I am fond of getting spare parts if they are free, but when you have to drive around with a brake system that could have you tried for murder in an accident that’s your fault, it makes me hesitant to say you should get a spare engine if it costs you $50.

But I will find and post pics identifying them for you. Chances you find a p400 is nuts. If you do, imo you should sell it for a few grand and use that money to improve the rest of the truck.

Glad truck is running, don’t worry about the electrical until the brakes are fixed
 
Here is picture from @Trucker2k16 which looks sweet with the red intake.
I circled in yellow the “endless roads” symbol that looks like two triangles back to back in the valley below where your ffm sits.
This is the main clue. GM blocks do not have it. I post the unmodified pic so you can see the other casting symbols which are on GM and Optimizer blocks.
C71028BF-9731-46A3-A77D-DA7D3C813103.png8E10025C-D1AF-4C94-AFD4-16EE32D27DF4.jpeg
 
@Will L. The other engines are not something I'd be getting right away. The guy that has them is a good friend. He's clearing out a bunch of junk vehicles he has. He said if I want them he won't get rid of those 2. He knows I don't have the cash right now.. he's actually gave me alot of parts for free to help me out. And I can always work off money if I owe him for something... He's pretty broke these days to but always willing to trade parts for labor or whatnot...
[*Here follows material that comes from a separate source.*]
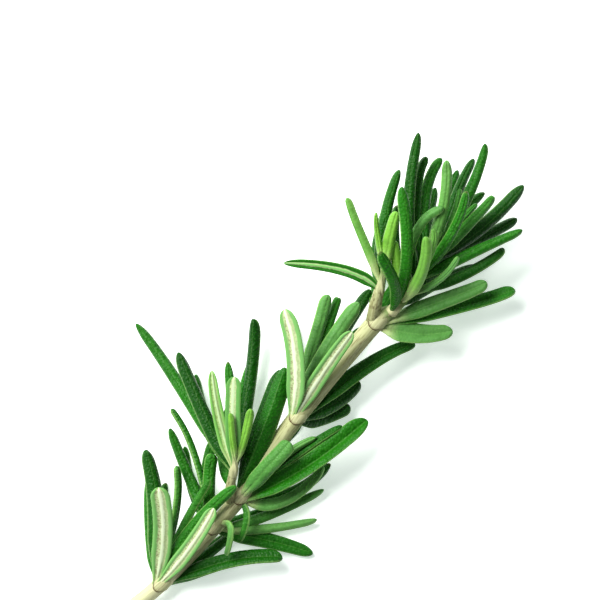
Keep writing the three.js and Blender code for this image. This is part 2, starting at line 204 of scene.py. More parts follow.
# %% The leaves
# A tuft stands on a core of its own, or at a node, which is the number of a place on the stem's route.
# A leaf is: how far along the tuft's core its root is, a point of its midrib halfway, its tip, its
# width, its roll in degrees (0 shows the upper face to the sky, 180 the underside), its tone, its taper
# and its fold.
TUFTS = {
    "leaves_first_node": {
        "node": 2,
        "leaves": [
            (0.3, (31.2, 18.0, 6.0), (29.1, 30.0, 7.5), 4.0, 15, 0.12, 0.4, -0.45),
            (0.2, (32.6, 14.0, 9.6), (32.0, 22.8, 15.0), 4.0, 194, 0.4, 0.0, 0.0),
            (0.3, (35.2, 18.0, 4.6), (35.0, 26.6, 7.0), 2.8, 75, 0.5, 0.25, 0.0),
            (0.2, (38.4, 11.2, 10.0), (42.8, 18.6, 12.6), 3.3, 192, 0.4, 0.25, 0.0),
            (0.4, (39.0, 14.9, 8.6), (47.4, 22.8, 13.2), 3.0, 5, 0.4, 0.35, -0.3),
            (0.4, (37.4, 16.6, 7.4), (42.0, 24.2, 11.6), 2.0, -40, 0.45, 0.35, -0.3),
            (1.0, (45.7, 7.3, 5.0), (56.5, 8.2, 4.4), 3.4, -15, 0.15, -0.2, 0.4),
            (0.5, (41.6, 9.0, 2.8), (46.4, 12.8, 3.4), 2.4, 0, 0.2, 0.35, -0.3),
            (0.5, (31.4, 13.0, 1.4), (33.0, 23.0, 0.25), 3.0, 0, 0.3, 0.35, -0.3),
            (0.5, (39.6, 8.0, 0.9), (48.6, 14.0, 0.25), 3.0, 0, 0.3, 0.35, -0.3),
            (0.4, (30.0, 12.6, 3.6), (29.6, 24.4, 2.8), 2.6, 10, 0.3, 0.35, -0.3),
            (0.5, (42.4, 6.2, 1.4), (52.0, 8.2, 0.25), 2.8, 0, 0.3, 0.35, -0.3),
        ],
    },
    "leaves_second_node": {
        "node": 4,
        "leaves": [
            (0.4, (38.0, 24.0, 3.8), (33.8, 34.2, 4.8), 2.6, 20, 0.25, 0.35, -0.3),
            (0.5, (39.0, 28.8, 4.8), (34.2, 38.2, 5.6), 1.6, 65, 0.25, 0.35, -0.3),
            (0.6, (41.8, 23.0, 7.4), (42.6, 29.2, 8.6), 2.6, 15, 0.4, 0.0, -0.3),
            (1.0, (46.2, 14.2, 10.0), (45.1, 8.9, 7.4), 1.7, 60, 0.7, 0.35, 0.0),
            (0.5, (53.6, 16.8, 3.4), (64.8, 21.8, 3.0), 2.4, -25, 0.5, 0.35, -0.3),
            (0.5, (52.6, 14.0, 3.6), (63.4, 15.8, 2.2), 2.2, -10, 0.7, 0.35, -0.3),
            (0.4, (52.4, 11.7, 2.6), (62.6, 8.7, 1.0), 3.7, -5, 0.2, 0.35, 0.2),
            (0.5, (41.0, 22.6, 1.6), (42.6, 32.0, 0.25), 3.0, 0, 0.3, 0.35, -0.3),
            (0.4, (38.4, 21.4, 1.6), (36.6, 30.4, 0.25), 2.4, 0, 0.3, 0.35, -0.3),
            (0.5, (47.6, 15.4, 1.6), (56.8, 19.0, 0.25), 2.8, 0, 0.3, 0.35, -0.3),
        ],
    },
    "leaves_third_node": {
        "node": 5,
        "leaves": [
            (0.5, (52.5, 33.9, 11.8), (57.0, 46.6, 11.9), 4.6, -12, 0.22, 0.25, -0.8),
            (0.3, (53.8, 27.0, 12.6), (58.0, 31.8, 14.0), 3.4, 10, 0.58, 0.0, -0.1),
            (0.6, (56.8, 28.8, 9.6), (63.2, 32.6, 9.2), 1.8, 0, 0.7, 0.35, -0.3),
            (0.6, (59.4, 29.0, 8.4), (68.6, 34.6, 8.4), 2.4, -40, 0.2, 0.35, 0.4),
            (0.4, (61.0, 26.4, 8.6), (73.6, 35.8, 7.6), 4.1, -15, 0.32, 0.0, 0.7),
            (0.4, (56.6, 19.6, 5.6), (64.8, 26.6, 5.0), 2.8, -20, 0.62, 0.35, 0.2),
            (0.3, (49.2, 16.0, 8.0), (47.6, 11.4, 6.6), 1.6, 80, 0.45, 0.35, -0.3),
            (0.7, (51.7, 33.6, 9.9), (56.3, 46.0, 9.8), 3.8, -12, 0.05, 0.25, 0.0),
            (0.5, (57.4, 26.0, 1.8), (66.0, 31.6, 0.25), 3.0, 0, 0.3, 0.35, -0.3),
            (0.5, (58.0, 21.0, 4.4), (66.2, 27.0, 3.6), 2.8, 0, 0.25, 0.35, -0.3),
            (0.5, (44.6, 29.2, 4.4), (46.6, 40.0, 2.4), 2.8, 0, 0.3, 0.35, -0.3),
            (0.5, (53.0, 27.6, 1.4), (60.4, 35.0, 0.25), 2.8, 0, 0.3, 0.35, -0.3),
        ],
    },
    "leaves_side_shoot": {
        "core": [
            (46.5, 24.6, 11.5, 1.75),
            (46.9, 26.4, 12.7, 1.75),
            (47.2, 28.4, 13.6, 1.2),
            (47.2, 30.4, 14.6, 0.7),
        ],
        "leaves": [
            (0.3, (41.0, 37.0, 11.6), (35.8, 49.6, 11.0), 3.2, 15, 0.06, 0.25, -0.45),
            (0.2, (36.6, 41.8, 8.4), (27.0, 55.2, 6.4), 2.8, 20, 0.3, 0.35, -0.3),
            (0.3, (44.0, 36.0, 14.6), (42.6, 46.0, 16.4), 2.8, 200, 0.7, 0.4, 0.0),
            (0.4, (46.8, 36.0, 15.6), (47.0, 44.8, 17.4), 3.2, 172, 0.33, 0.0, 0.0),
            (0.45, (48.8, 32.4, 15.2), (50.4, 38.4, 16.8), 1.8, 0, 0.82, 0.0, -0.3),
            (0.05, (49.4, 42.0, 5.2), (50.6, 56.2, 7.0), 2.8, -15, 0.04, 0.1, -0.6),
            (0.55, (46.6, 32.2, 16.4), (46.0, 37.6, 17.6), 1.5, 0, 0.85, 0.35, -0.3),
            (0.2, (40.6, 36.0, 6.4), (37.2, 46.4, 4.4), 2.6, 10, 0.3, 0.35, -0.3),
            (0.2, (46.6, 36.6, 7.2), (45.6, 47.6, 4.6), 2.6, 0, 0.3, 0.35, -0.3),
            (0.2, (47.6, 37.0, 5.6), (50.4, 48.0, 3.4), 2.2, 0, 0.3, 0.35, -0.3),
            (0.2, (41.4, 35.2, 3.4), (39.0, 45.0, 0.25), 2.6, 0, 0.3, 0.35, -0.3),
        ],
    },
    "leaves_fourth_node": {
        "node": 7,
        "leaves": [
            (0.2, (59.2, 47.0, 15.6), (57.0, 58.2, 19.0), 4.0, 162, 0.4, 0.0, 0.0),
            (0.2, (64.7, 46.1, 14.8), (70.3, 53.8, 17.6), 3.6, 200, 0.5, 0.25, 0.0),
            (0.6, (65.0, 49.6, 11.4), (71.8, 59.4, 12.2), 3.0, 10, 0.65, 0.0, -0.3),
            (0.4, (62.8, 51.0, 9.6), (65.8, 61.0, 10.6), 2.8, 15, 0.65, 0.0, -0.3),
            (0.4, (65.2, 53.6, 8.0), (67.8, 60.4, 8.2), 2.2, 0, 0.4, 0.25, -0.3),
            (0.3, (67.4, 51.6, 5.8), (74.0, 62.2, 5.4), 3.0, 10, 0.1, 0.25, -0.3),
            (0.4, (73.0, 46.2, 6.4), (83.2, 51.0, 4.8), 3.6, -15, 0.15, 0.35, 0.45),
            (0.4, (67.4, 39.6, 5.4), (72.0, 43.6, 3.8), 3.2, -10, 0.1, 0.25, -0.3),
            (0.3, (64.8, 36.6, 4.4), (70.0, 38.8, 3.2), 3.6, -10, 0.03, 0.25, -0.3),
            (0.3, (59.2, 46.0, 4.4), (57.8, 56.6, 1.8), 3.0, 10, 0.2, 0.35, -0.3),
            (0.4, (65.6, 45.6, 1.6), (72.2, 54.4, 0.25), 3.0, 0, 0.3, 0.35, -0.3),
            (0.3, (68.4, 43.4, 1.6), (76.8, 48.2, 0.25), 3.0, 0, 0.3, 0.35, -0.3),
            (0.4, (62.2, 46.0, 2.0), (64.4, 56.4, 0.25), 2.8, 0, 0.3, 0.35, -0.3),
        ],
    },
    "leaves_short_shoot": {
        "core": [
            (75.4, 60.8, 14.5, 1.9),
            (75.9, 62.6, 15.4, 1.9),
            (76.4, 64.8, 16.4, 1.2),
            (76.8, 66.8, 17.2, 0.7),
        ],
        "leaves": [
            (0.4, (72.2, 72.0, 17.6), (69.2, 80.2, 18.6), 2.0, -30, 0.75, 0.25, -0.45),
            (0.8, (75.4, 72.6, 18.4), (75.0, 77.2, 20.0), 1.4, 0, 0.85, 0.5, -0.3),
            (0.3, (76.8, 75.6, 15.6), (79.8, 85.8, 16.0), 2.6, 10, 0.2, 0.35, -0.55),
            (0.7, (77.6, 71.8, 18.2), (79.2, 77.4, 19.4), 2.8, 0, 0.85, 0.35, -0.3),
            (0.2, (69.4, 65.7, 15.4), (56.8, 67.3, 13.4), 2.6, 165, 0.22, 0.35, 0.0),
            (0.2, (75.4, 71.4, 12.0), (78.4, 81.4, 11.4), 2.4, 0, 0.3, 0.35, -0.3),
        ],
    },
    "leaves_fifth_node": {
        "node": 9,
        "leaves": [
            (0.4, (83.2, 53.1, 9.0), (90.6, 53.8, 8.2), 4.8, -20, 0.65, 0.4, 0.45),
            (0.5, (92.0, 58.5, 7.4), (103.2, 62.0, 6.2), 3.4, -20, 0.37, 0.0, 0.45),
            (0.7, (89.0, 60.0, 11.0), (97.3, 63.5, 11.4), 3.6, -10, 0.6, 0.25, 0.1),
            (0.3, (84.2, 57.4, 2.4), (93.6, 59.4, 0.25), 3.0, 0, 0.3, 0.35, -0.3),
            (0.3, (80.4, 64.6, 2.4), (85.6, 74.0, 0.25), 3.0, 0, 0.3, 0.35, -0.3),
            (0.3, (76.2, 65.0, 2.8), (77.4, 75.4, 0.25), 3.0, 10, 0.3, 0.35, -0.3),
            (0.4, (80.6, 60.4, 1.8), (90.0, 66.0, 0.25), 3.0, 0, 0.3, 0.35, -0.3),
        ],
    },
    "leafy_tip": {
        "core": [
            (77.5, 57.0, 12.2, 2.15),
            (80.7, 60.4, 12.8, 2.0),
            (85.0, 67.2, 13.8, 1.5),
            (89.4, 72.6, 15.0, 0.9),
        ],
        "leaves": [
            (0.05, (79.2, 62.6, 19.4), (75.6, 69.4, 23.6), 2.6, 20, 0.2, 0.0, -0.55),
            (0.15, (81.4, 68.4, 19.8), (79.8, 82.2, 24.0), 2.6, 20, 0.35, 0.0, -0.55),
            (0.5, (81.6, 79.0, 15.4), (83.4, 93.2, 16.0), 2.6, 10, 0.1, 0.25, -0.3),
            (0.6, (83.2, 81.0, 12.6), (85.4, 88.4, 12.8), 2.2, 10, 0.15, 0.25, -0.3),
            (0.7, (85.0, 80.4, 10.6), (88.4, 88.2, 10.4), 2.6, 10, 0.3, 0.25, -0.3),
            (0.3, (82.8, 73.4, 18.2), (88.4, 78.0, 20.0), 2.0, 0, 0.6, 0.0, -0.3),
            (0.6, (88.0, 77.0, 18.6), (89.0, 87.6, 20.0), 2.2, 10, 0.72, 0.0, -0.3),
            (0.9, (91.2, 80.8, 12.6), (94.6, 88.2, 12.0), 2.4, 0, 0.1, 0.35, -0.3),
            (0.8, (93.3, 80.8, 15.2), (96.8, 91.0, 16.0), 2.6, 10, 0.25, 0.35, -0.3),
            (0.5, (90.0, 73.0, 19.2), (92.6, 81.4, 22.6), 2.2, 0, 0.38, 0.25, -0.3),
            (0.6, (93.4, 75.0, 17.0), (98.0, 80.5, 19.6), 2.4, -10, 0.45, 0.35, -0.3),
            (0.7, (95.6, 73.8, 12.6), (104.6, 82.8, 12.2), 3.2, 35, 0.0, 0.25, -0.3),
            (0.7, (95.6, 72.0, 9.4), (103.4, 76.4, 8.0), 2.6, 25, 0.05, 0.25, -0.3),
            (0.5, (94.2, 69.6, 14.4), (104.2, 73.8, 14.8), 2.6, -10, 0.34, 0.35, -0.3),
            (0.4, (93.0, 65.4, 11.8), (100.6, 70.4, 11.6), 2.6, -10, 0.15, 0.25, -0.3),
            (0.35, (87.6, 64.0, 17.4), (91.3, 68.4, 20.6), 1.5, 0, 0.66, 0.25, -0.3),
            (0.4, (85.8, 69.4, 19.8), (86.2, 74.0, 22.6), 1.7, 0, 0.75, 0.35, -0.3),
            (0.25, (83.6, 64.8, 19.6), (84.6, 72.4, 25.0), 2.5, -10, 0.78, 0.1, -0.3),
            (0.3, (79.0, 67.4, 15.6), (78.6, 71.8, 16.8), 2.4, 0, 0.9, 0.35, -0.3),
            (0.9, (90.6, 77.4, 16.6), (91.6, 82.0, 17.6), 1.6, 0, 0.5, 0.4, -0.3),
            (0.9, (92.0, 75.8, 16.0), (95.0, 79.2, 16.6), 1.6, 0, 0.45, 0.4, -0.3),
            (0.3, (87.6, 66.4, 7.6), (94.8, 72.0, 4.2), 2.8, 0, 0.2, 0.35, -0.3),
            (0.5, (85.0, 74.0, 7.6), (87.4, 82.6, 4.6), 2.8, 0, 0.2, 0.35, -0.3),
            (0.6, (90.4, 75.0, 8.8), (97.0, 81.6, 6.2), 2.6, 0, 0.2, 0.35, -0.3),
            (0.4, (79.3, 68.6, 9.4), (79.5, 79.0, 6.4), 2.8, 10, 0.1, 0.35, -0.3),
            (0.5, (90.2, 70.4, 6.4), (98.8, 75.2, 3.0), 2.8, 0, 0.2, 0.35, -0.3),
            (0.3, (83.6, 69.4, 6.6), (84.4, 79.6, 3.2), 2.6, 10, 0.2, 0.35, -0.3),
            (0.7, (88.4, 78.0, 9.8), (91.6, 86.0, 7.8), 2.4, 0, 0.2, 0.35, -0.3),
            (0.2, (86.4, 62.8, 7.4), (95.2, 67.2, 3.6), 2.6, 0, 0.2, 0.35, -0.3),
        ],
    },
}
print("leaves:", sum(len(tuft["leaves"]) for tuft in TUFTS.values()))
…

The brakes actually did get fixed once. But the line wasn't any good and only held a few days.
 
As for a spare engine- if it’s super cheap, so what if it is another gm 6.5. The reason so many of us that have been into the 6.5 world so long is because we used to get $50 running engines. When prices of everything were half what they are now- a fair price for a complete running 6.5 was $250-300. I know a lot of us talk about the wonderful 6.5, but man don’t get it twisted. This engine really is as crappy as WarWagon makes them out to be. They are so crappy people gave away running ones for free often. Now they are just getting rare, snd people have learned if you only invest a couple thousand dollars into fixing these 10 problems it can then be a reliable, long term rig. And if you pour a lot of your own free labor into it and if you bump the money up to 8-10 grand you can make a really good one. Now days to make a great one you have to start with buying a 8 thousand dollar one, and put thousands more into it. And under proper circumstances you can do it all on the cheap- but that is honestly few and far between.